-- Start --
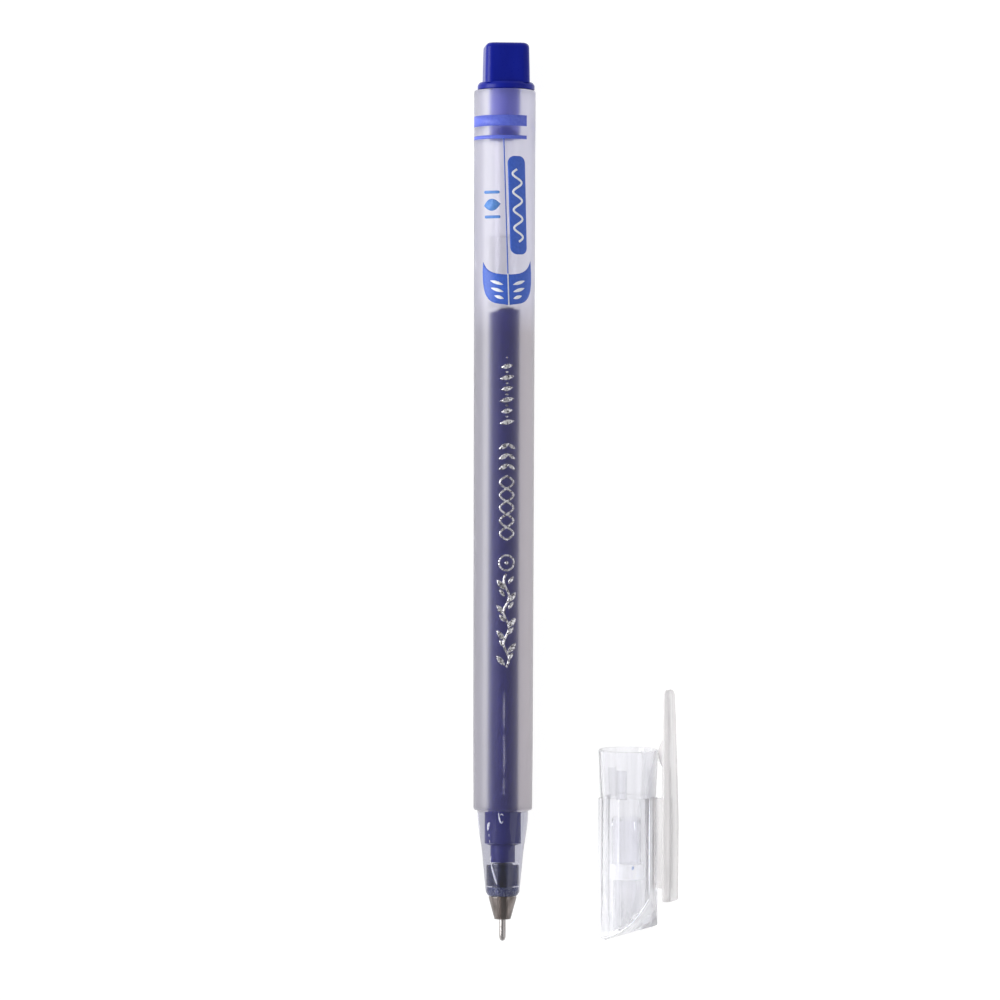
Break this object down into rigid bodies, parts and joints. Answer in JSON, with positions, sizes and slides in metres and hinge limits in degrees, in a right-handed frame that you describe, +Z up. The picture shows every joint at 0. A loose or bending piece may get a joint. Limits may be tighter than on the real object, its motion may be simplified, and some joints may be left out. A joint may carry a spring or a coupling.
{
  "type": "gel pen",
  "caption": "Direct-fill gel pen with a frosted barrel, needle tip and blue end plug, lying beside its clear cap, which has a milky clip.",
  "frame": {"origin": "on the table, under the middle of the box round the pen and its cap", "axes": "+Y along the pen from the writing ball to the end plug, +X from the pen to its cap, +Z up from the table"},
  "size_m": [0.0342, 0.1494, 0.0102],
  "materials": {
    "frosted_plastic": "frosted translucent, clear and glossy at the nose",
    "blue_plastic": "glossy opaque dark blue",
    "gel_ink": "opaque dark blue gel",
    "clear_grease": "clear gel",
    "smoky_plastic": "translucent smoky grey, glossy",
    "needle_steel": "drawn stainless steel",
    "ball_metal": "polished hard metal",
    "clear_plastic": "water-clear, glossy",
    "white_rubber": "soft, slightly translucent white",
    "milky_plastic": "milky translucent, faintly warm"
  },
  "bodies": {
    "pen": {"barrel": "frosted_plastic", "end_plug": "blue_plastic", "ink_column": "gel_ink", "tip_holder": "smoky_plastic", "needle_tube": "needle_steel", "ball_spring": "needle_steel"},
    "follower": {"ink_follower": "clear_grease"},
    "ball": {"writing_ball": "ball_metal"},
    "cap": {"cap_shell": "clear_plastic", "needle_sleeve": "clear_plastic", "seal_pad": "white_rubber", "clip_root": "milky_plastic"},
    "clip": {"clip_arm": "milky_plastic"}
  },
  "joints": [
    {"name": "cap_travel", "type": "slide", "parent": "pen", "child": "cap", "axis": [-0.3853, -0.9228, 0], "range_m": [0, 0.05418]},
    {"name": "clip_flex", "type": "hinge", "parent": "cap", "child": "clip", "pos_m": [0.01572, -0.0466, 0.00734], "axis": [0.309, 0, -0.9511], "range_deg": [0, 8], "stiffness_Nm_per_rad": 0.3},
    {"name": "follower_slide", "type": "slide", "parent": "pen", "child": "follower", "axis": [0, -1, 0], "range_m": [0, 0.0885], "deforming": ["ink_column"]},
    {"name": "ball_roll", "type": "hinge", "parent": "pen", "child": "ball", "pos_m": [-0.01201, -0.0745, 0.00512], "axis": [1, 0, 0], "continuous": true}
  ]
}
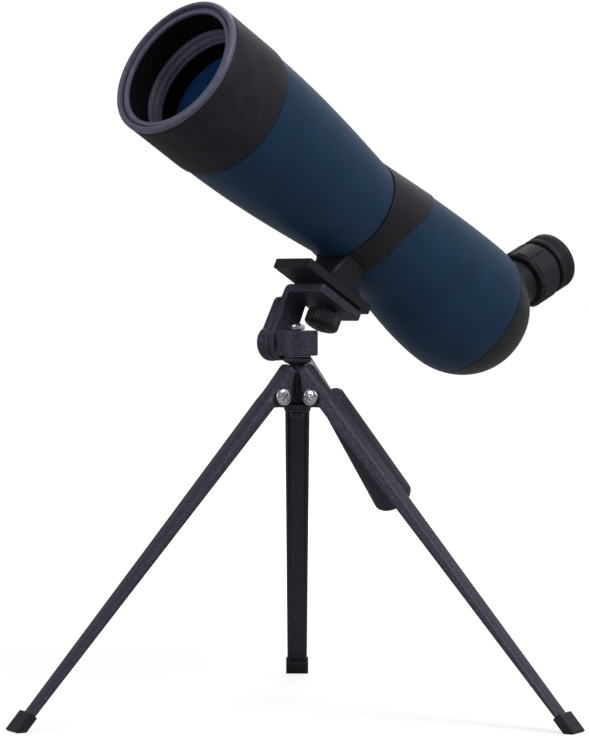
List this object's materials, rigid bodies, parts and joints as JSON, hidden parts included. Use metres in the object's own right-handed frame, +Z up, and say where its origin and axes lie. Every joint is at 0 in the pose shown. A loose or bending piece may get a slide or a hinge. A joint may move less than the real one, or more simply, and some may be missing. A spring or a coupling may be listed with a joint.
{
  "type": "spotting scope on tabletop tripod",
  "caption": "Angled spotting scope with zoom eyepiece on a small folding tabletop tripod with a pan and tilt head.",
  "frame": {"origin": "middle of the footprint, at the height of the foot soles", "axes": "+Z up, +Y towards the rear leg, +X to the right when the two front legs face the viewer"},
  "size_m": [0.3016, 0.2537, 0.3635],
  "materials": {
    "armour": "matt",
    "rim": "satin",
    "blue": "soft matt",
    "plastic": "satin",
    "inner_metal": "matt black anodised",
    "glass": "polished and coated",
    "powder_coat": "fine textured",
    "rubber": "matt",
    "chrome": "polished",
    "brass": "machined"
  },
  "bodies": {
    "root": {"hub": "powder_coat", "hub_cap": "powder_coat", "pan_bolt": "inner_metal", "pan_nut": "chrome", "pan_washer": "chrome", "left_pivot_screw": "chrome", "left_pivot_nut": "chrome", "right_pivot_screw": "chrome", "right_pivot_nut": "chrome", "rear_pivot_screw": "chrome", "rear_pivot_nut": "chrome"},
    "left_leg": {"left_leg": "powder_coat", "left_foot": "rubber"},
    "right_leg": {"right_leg": "powder_coat", "right_foot": "rubber"},
    "rear_leg": {"rear_leg": "powder_coat", "rear_foot": "rubber"},
    "pan_head": {"pan_block": "powder_coat", "tilt_pivot_bolt": "chrome"},
    "scope": {"tilt_bracket": "powder_coat", "platform_pad": "rubber", "scope_foot": "plastic", "thread_insert": "brass", "mount_collar": "plastic", "front_barrel": "blue", "objective_hood": "armour", "front_rim": "rim", "objective_cell": "inner_metal", "objective_front_lens": "glass", "objective_rear_lens": "glass", "lens_retaining_ring": "inner_metal", "front_trim_ring": "inner_metal", "light_baffle": "inner_metal", "prism_housing": "blue", "rear_cover": "plastic", "prism_shelf": "inner_metal", "erecting_prism": "glass", "deflecting_prism": "glass", "eyepiece_socket": "plastic", "eyepiece_barrel": "plastic", "field_lens": "glass", "eye_lens": "glass", "eye_lens_ring": "inner_metal", "eyecup": "rubber"},
    "handle": {"handle_rod": "chrome", "handle_grip": "plastic"},
    "camera_screw": {"camera_screw": "plastic"},
    "focus_knob": {"focus_shaft": "chrome", "focus_knob": "armour", "focus_knob_cap": "plastic"},
    "focus_carriage": {"focus_carriage": "inner_metal", "focus_lens": "glass", "focus_rod": "chrome"},
    "zoom_ring": {"zoom_ring": "rubber"},
    "zoom_cell": {"zoom_lens_cell": "inner_metal", "zoom_lens": "glass"}
  },
  "joints": [
    {"name": "left_leg_fold", "type": "hinge", "parent": "root", "child": "left_leg", "pos_m": [-0.01686, -0.04255, 0.1635], "axis": [0.4924, -0.8704, 0], "range_deg": [0, 36]},
    {"name": "right_leg_fold", "type": "hinge", "parent": "root", "child": "right_leg", "pos_m": [0.00519, -0.04294, 0.1635], "axis": [0.5225, 0.8526, 0], "range_deg": [0, 36]},
    {"name": "rear_leg_fold", "type": "hinge", "parent": "root", "child": "rear_leg", "pos_m": [-0.00572, -0.02345, 0.1635], "axis": [-1, 0, 0], "range_deg": [0, 36]},
    {"name": "pan", "type": "hinge", "parent": "root", "child": "pan_head", "pos_m": [-0.00572, -0.03625, 0.1912], "axis": [0, 0, 1], "continuous": true},
    {"name": "tilt", "type": "hinge", "parent": "pan_head", "child": "scope", "pos_m": [-0.00572, -0.03625, 0.1912], "axis": [0.7096, -0.7046, 0], "range_deg": [-11, 73]},
    {"name": "handle_twist", "type": "hinge", "parent": "scope", "child": "handle", "pos_m": [-0.01158, -0.01725, 0.2], "axis": [0.4651, 0.4683, -0.7513], "range_deg": [0, 180]},
    {"name": "camera_screw_turn", "type": "hinge", "parent": "scope", "child": "camera_screw", "pos_m": [0.00088, -0.02734, 0.18522], "axis": [0.3373, 0.3397, 0.878], "continuous": true},
    {"name": "focus_turn", "type": "hinge", "parent": "scope", "child": "focus_knob", "pos_m": [0.07378, 0.04608, 0.22562], "axis": [-0.7096, 0.7046, 0], "range_deg": [-330, 330]},
    {"name": "focus_slide", "type": "slide", "parent": "scope", "child": "focus_carriage", "axis": [-0.6187, -0.623, 0.4787], "range_m": [-0.00575, 0.00575]},
    {"name": "zoom_turn", "type": "hinge", "parent": "scope", "child": "zoom_ring", "pos_m": [0.09174, 0.06416, 0.20717], "axis": [0.6477, 0.6522, 0.3939], "range_deg": [-75, 75]},
    {"name": "zoom_slide", "type": "slide", "parent": "scope", "child": "zoom_cell", "axis": [0.6477, 0.6522, 0.3939], "range_m": [-0.0052, 0.0052]}
  ],
  "couplings": [
    {"joint": "focus_turn", "follows": "focus_slide", "rad_per_m": 1000},
    {"joint": "zoom_turn", "follows": "zoom_slide", "rad_per_m": 250}
  ]
}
-- End --
### [WORK TO DO]
Write the whole listing out again. Keep every line exactly as it is.

### [RESPONSE]
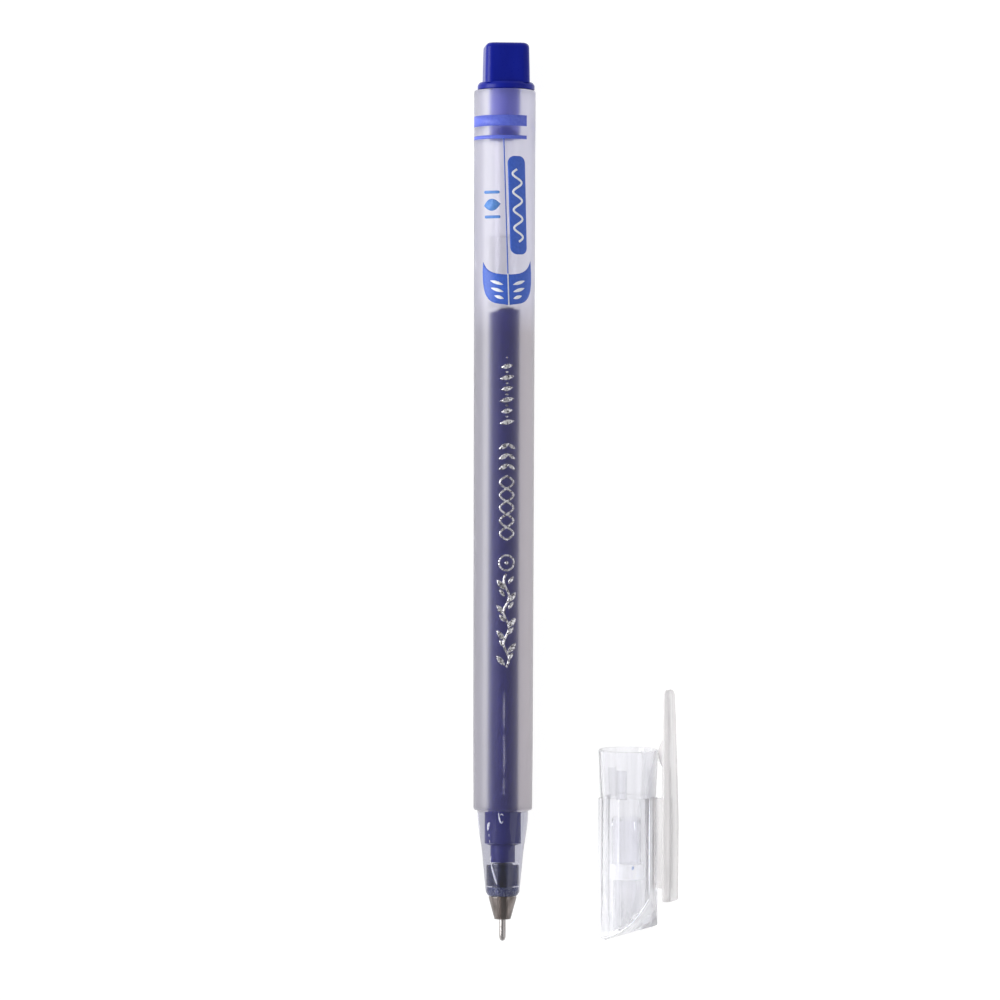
Break this object down into rigid bodies, parts and joints. Answer in JSON, with positions, sizes and slides in metres and hinge limits in degrees, in a right-handed frame that you describe, +Z up. The picture shows every joint at 0. A loose or bending piece may get a joint. Limits may be tighter than on the real object, its motion may be simplified, and some joints may be left out. A joint may carry a spring or a coupling.
{
  "type": "gel pen",
  "caption": "Direct-fill gel pen with a frosted barrel, needle tip and blue end plug, lying beside its clear cap, which has a milky clip.",
  "frame": {"origin": "on the table, under the middle of the box round the pen and its cap", "axes": "+Y along the pen from the writing ball to the end plug, +X from the pen to its cap, +Z up from the table"},
  "size_m": [0.0342, 0.1494, 0.0102],
  "materials": {
    "frosted_plastic": "frosted translucent, clear and glossy at the nose",
    "blue_plastic": "glossy opaque dark blue",
    "gel_ink": "opaque dark blue gel",
    "clear_grease": "clear gel",
    "smoky_plastic": "translucent smoky grey, glossy",
    "needle_steel": "drawn stainless steel",
    "ball_metal": "polished hard metal",
    "clear_plastic": "water-clear, glossy",
    "white_rubber": "soft, slightly translucent white",
    "milky_plastic": "milky translucent, faintly warm"
  },
  "bodies": {
    "pen": {"barrel": "frosted_plastic", "end_plug": "blue_plastic", "ink_column": "gel_ink", "tip_holder": "smoky_plastic", "needle_tube": "needle_steel", "ball_spring": "needle_steel"},
    "follower": {"ink_follower": "clear_grease"},
    "ball": {"writing_ball": "ball_metal"},
    "cap": {"cap_shell": "clear_plastic", "needle_sleeve": "clear_plastic", "seal_pad": "white_rubber", "clip_root": "milky_plastic"},
    "clip": {"clip_arm": "milky_plastic"}
  },
  "joints": [
    {"name": "cap_travel", "type": "slide", "parent": "pen", "child": "cap", "axis": [-0.3853, -0.9228, 0], "range_m": [0, 0.05418]},
    {"name": "clip_flex", "type": "hinge", "parent": "cap", "child": "clip", "pos_m": [0.01572, -0.0466, 0.00734], "axis": [0.309, 0, -0.9511], "range_deg": [0, 8], "stiffness_Nm_per_rad": 0.3},
    {"name": "follower_slide", "type": "slide", "parent": "pen", "child": "follower", "axis": [0, -1, 0], "range_m": [0, 0.0885], "deforming": ["ink_column"]},
    {"name": "ball_roll", "type": "hinge", "parent": "pen", "child": "ball", "pos_m": [-0.01201, -0.0745, 0.00512], "axis": [1, 0, 0], "continuous": true}
  ]
}
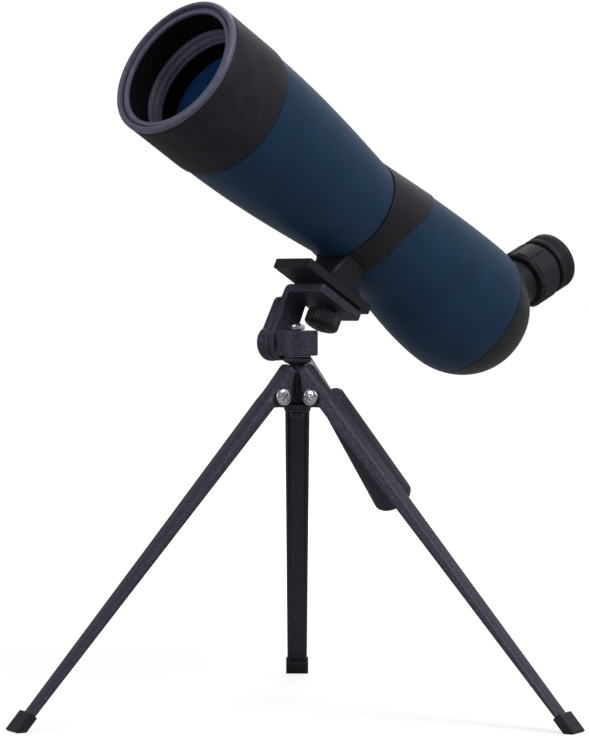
List this object's materials, rigid bodies, parts and joints as JSON, hidden parts included. Use metres in the object's own right-handed frame, +Z up, and say where its origin and axes lie. Every joint is at 0 in the pose shown. A loose or bending piece may get a slide or a hinge. A joint may move less than the real one, or more simply, and some may be missing. A spring or a coupling may be listed with a joint.
{
  "type": "spotting scope on tabletop tripod",
  "caption": "Angled spotting scope with zoom eyepiece on a small folding tabletop tripod with a pan and tilt head.",
  "frame": {"origin": "middle of the footprint, at the height of the foot soles", "axes": "+Z up, +Y towards the rear leg, +X to the right when the two front legs face the viewer"},
  "size_m": [0.3016, 0.2537, 0.3635],
  "materials": {
    "armour": "matt",
    "rim": "satin",
    "blue": "soft matt",
    "plastic": "satin",
    "inner_metal": "matt black anodised",
    "glass": "polished and coated",
    "powder_coat": "fine textured",
    "rubber": "matt",
    "chrome": "polished",
    "brass": "machined"
  },
  "bodies": {
    "root": {"hub": "powder_coat", "hub_cap": "powder_coat", "pan_bolt": "inner_metal", "pan_nut": "chrome", "pan_washer": "chrome", "left_pivot_screw": "chrome", "left_pivot_nut": "chrome", "right_pivot_screw": "chrome", "right_pivot_nut": "chrome", "rear_pivot_screw": "chrome", "rear_pivot_nut": "chrome"},
    "left_leg": {"left_leg": "powder_coat", "left_foot": "rubber"},
    "right_leg": {"right_leg": "powder_coat", "right_foot": "rubber"},
    "rear_leg": {"rear_leg": "powder_coat", "rear_foot": "rubber"},
    "pan_head": {"pan_block": "powder_coat", "tilt_pivot_bolt": "chrome"},
    "scope": {"tilt_bracket": "powder_coat", "platform_pad": "rubber", "scope_foot": "plastic", "thread_insert": "brass", "mount_collar": "plastic", "front_barrel": "blue", "objective_hood": "armour", "front_rim": "rim", "objective_cell": "inner_metal", "objective_front_lens": "glass", "objective_rear_lens": "glass", "lens_retaining_ring": "inner_metal", "front_trim_ring": "inner_metal", "light_baffle": "inner_metal", "prism_housing": "blue", "rear_cover": "plastic", "prism_shelf": "inner_metal", "erecting_prism": "glass", "deflecting_prism": "glass", "eyepiece_socket": "plastic", "eyepiece_barrel": "plastic", "field_lens": "glass", "eye_lens": "glass", "eye_lens_ring": "inner_metal", "eyecup": "rubber"},
    "handle": {"handle_rod": "chrome", "handle_grip": "plastic"},
    "camera_screw": {"camera_screw": "plastic"},
    "focus_knob": {"focus_shaft": "chrome", "focus_knob": "armour", "focus_knob_cap": "plastic"},
    "focus_carriage": {"focus_carriage": "inner_metal", "focus_lens": "glass", "focus_rod": "chrome"},
    "zoom_ring": {"zoom_ring": "rubber"},
    "zoom_cell": {"zoom_lens_cell": "inner_metal", "zoom_lens": "glass"}
  },
  "joints": [
    {"name": "left_leg_fold", "type": "hinge", "parent": "root", "child": "left_leg", "pos_m": [-0.01686, -0.04255, 0.1635], "axis": [0.4924, -0.8704, 0], "range_deg": [0, 36]},
    {"name": "right_leg_fold", "type": "hinge", "parent": "root", "child": "right_leg", "pos_m": [0.00519, -0.04294, 0.1635], "axis": [0.5225, 0.8526, 0], "range_deg": [0, 36]},
    {"name": "rear_leg_fold", "type": "hinge", "parent": "root", "child": "rear_leg", "pos_m": [-0.00572, -0.02345, 0.1635], "axis": [-1, 0, 0], "range_deg": [0, 36]},
    {"name": "pan", "type": "hinge", "parent": "root", "child": "pan_head", "pos_m": [-0.00572, -0.03625, 0.1912], "axis": [0, 0, 1], "continuous": true},
    {"name": "tilt", "type": "hinge", "parent": "pan_head", "child": "scope", "pos_m": [-0.00572, -0.03625, 0.1912], "axis": [0.7096, -0.7046, 0], "range_deg": [-11, 73]},
    {"name": "handle_twist", "type": "hinge", "parent": "scope", "child": "handle", "pos_m": [-0.01158, -0.01725, 0.2], "axis": [0.4651, 0.4683, -0.7513], "range_deg": [0, 180]},
    {"name": "camera_screw_turn", "type": "hinge", "parent": "scope", "child": "camera_screw", "pos_m": [0.00088, -0.02734, 0.18522], "axis": [0.3373, 0.3397, 0.878], "continuous": true},
    {"name": "focus_turn", "type": "hinge", "parent": "scope", "child": "focus_knob", "pos_m": [0.07378, 0.04608, 0.22562], "axis": [-0.7096, 0.7046, 0], "range_deg": [-330, 330]},
    {"name": "focus_slide", "type": "slide", "parent": "scope", "child": "focus_carriage", "axis": [-0.6187, -0.623, 0.4787], "range_m": [-0.00575, 0.00575]},
    {"name": "zoom_turn", "type": "hinge", "parent": "scope", "child": "zoom_ring", "pos_m": [0.09174, 0.06416, 0.20717], "axis": [0.6477, 0.6522, 0.3939], "range_deg": [-75, 75]},
    {"name": "zoom_slide", "type": "slide", "parent": "scope", "child": "zoom_cell", "axis": [0.6477, 0.6522, 0.3939], "range_m": [-0.0052, 0.0052]}
  ],
  "couplings": [
    {"joint": "focus_turn", "follows": "focus_slide", "rad_per_m": 1000},
    {"joint": "zoom_turn", "follows": "zoom_slide", "rad_per_m": 250}
  ]
}